Rückblickend sagt sie: «Nachdem Carl von mir gegangen war, brach für mich die ganze Welt zusammen. Ich hatte für ihn immer seine Lieblingsgerichte gekocht. Den Sonntagsbraten mochte er besonders. Ich verlor nach seinem Tod meinen Hunger aufs Leben. Fettes und viel Essen tröstete mich.» Die Kinder sprachen Mama nie auf ihr Gewicht an. «Doch vor allem der Kleine wurde immer trauriger, er vermisste seinen Papa und fand in mir wenig Halt. Ich dachte nur noch an mich und ans Essen.» Sie sei über ihre Trauer um den Vater und Ehemann Carl einfach nicht hinweggekommen.

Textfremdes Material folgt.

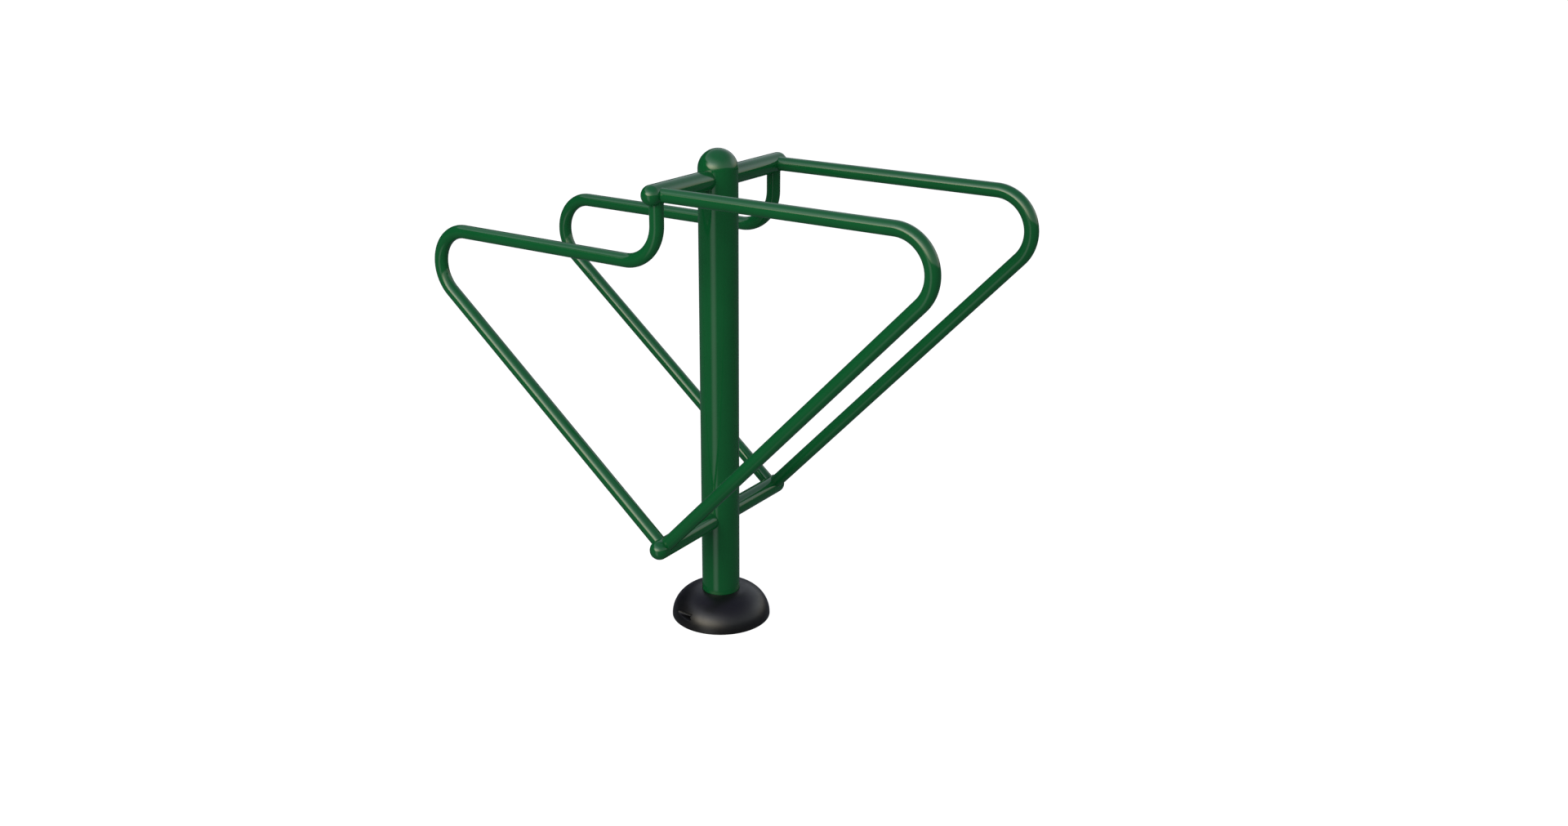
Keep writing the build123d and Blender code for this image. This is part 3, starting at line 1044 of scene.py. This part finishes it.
shank = add_node(
    screw_tree, "GeometryNodeCurveToMesh",
    {"Curve": shank_axis, "Profile Curve": shank_circle, "Fill Caps": True},
)
screw = add_node(screw_tree, "GeometryNodeJoinGeometry")
for part in (shank, head):
    screw_tree.links.new(part.outputs[0], screw.inputs[0])
facing = add_node(
    screw_tree, "GeometryNodeInputNamedAttribute", {"Name": "facing"}, data_type="FLOAT_VECTOR"
)
turn = add_node(screw_tree, "FunctionNodeAlignRotationToVector", {"Vector": facing}, axis="Z")
copies = add_node(
    screw_tree, "GeometryNodeInstanceOnPoints",
    {"Points": given["Geometry"], "Instance": screw, "Rotation": turn},
)
real = add_node(screw_tree, "GeometryNodeRealizeInstances", {"Geometry": copies})
lacquered = add_node(
    screw_tree, "GeometryNodeSetMaterial", {"Geometry": real, "Material": given["Finish"]}
)
screw_tree.links.new(lacquered.outputs[0], result.inputs[0])
print(screw_tree.name, len(screw_tree.nodes), "nodes")

# %% [markdown]
# The places of the two screws come from the CAD node's box. The sizes are those of an M5 screw with
# a round head and a 3 mm key. Each screw sits on its pocket's end wall and reaches to the far end
# of the insert in the other half.

# %% Two screws in their pockets
HEAD_HEIGHT, HEAD_ROUNDING = 0.0034, 0.0016
SHANK_RADIUS = 0.0025
KEY_SIZE, KEY_DEPTH = 0.003, 0.002

screws_low, screws_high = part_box("cover_screws")
head_radius = (screws_high.z - screws_low.z) / 2
screw_height = (screws_low.z + screws_high.z) / 2
across, seat = screws_high.x - head_radius, screws_high.y - HEAD_HEIGHT
screw_points = bpy.data.meshes.new("screw_points")
screw_points.from_pydata([(-across, seat, screw_height), (across, -seat, screw_height)], [], [])
directions = screw_points.attributes.new("facing", "FLOAT_VECTOR", "POINT")
directions.data.foreach_set("vector", [0, 1, 0, 0, -1, 0])
screws_mesh = grow("cover_button_screws", screw_points, screw_tree, {
    "Head Radius": head_radius, "Head Height": HEAD_HEIGHT, "Rounding": HEAD_ROUNDING,
    "Shank Radius": SHANK_RADIUS, "Shank Length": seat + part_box("cover_inserts")[1].y,
    "Key Size": KEY_SIZE, "Key Depth": KEY_DEPTH, "Finish": black_screw,
})
screws_mesh.shade_smooth()
screws_mesh.set_sharp_from_angle(angle=CREASE)
screws = add_object("cover_button_screws", screws_mesh)
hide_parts("cover_screws")
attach(screws, "base_cover")
print("screws at", round(across, 4), round(seat, 4), round(screw_height, 4))
print("screw faces:", len(screws_mesh.polygons))

# %% [markdown]
# The flange, the gussets and the brass inserts are hidden under the cover. Their CAD shapes are
# right, so they stay and only get their finish. The steel shows when the cover is lifted.

# %% Hidden steel and brass
hidden = {"base_flange": powder_coat, "cover_inserts": brass}
hidden.update({f"gusset_{number}": powder_coat for number in range(1, 5)})
for node_name, finish in hidden.items():
    nodes[node_name].data.materials.clear()
    nodes[node_name].data.materials.append(finish)
print("CAD nodes with a new finish:", sorted(hidden))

Heute fühlt sie sich blendend. «Ich bewege mich wieder gerne, meine Knie- und Rückenschmerzen sind weg.» Die Kinder freuen sich, dass die Mama wieder fröhlich ist. Sie geht mit der Tochter regelmässig joggen. Wie sieht ihre Zukunft aus? «Nach vier Jahren merke ich, dass ich die Trauer langsam überwunden habe.» Kann sie sich eine neue Liebe vorstellen? «Eigentlich nicht. Aber wer weiss, was das Leben noch
für mich bereithält.»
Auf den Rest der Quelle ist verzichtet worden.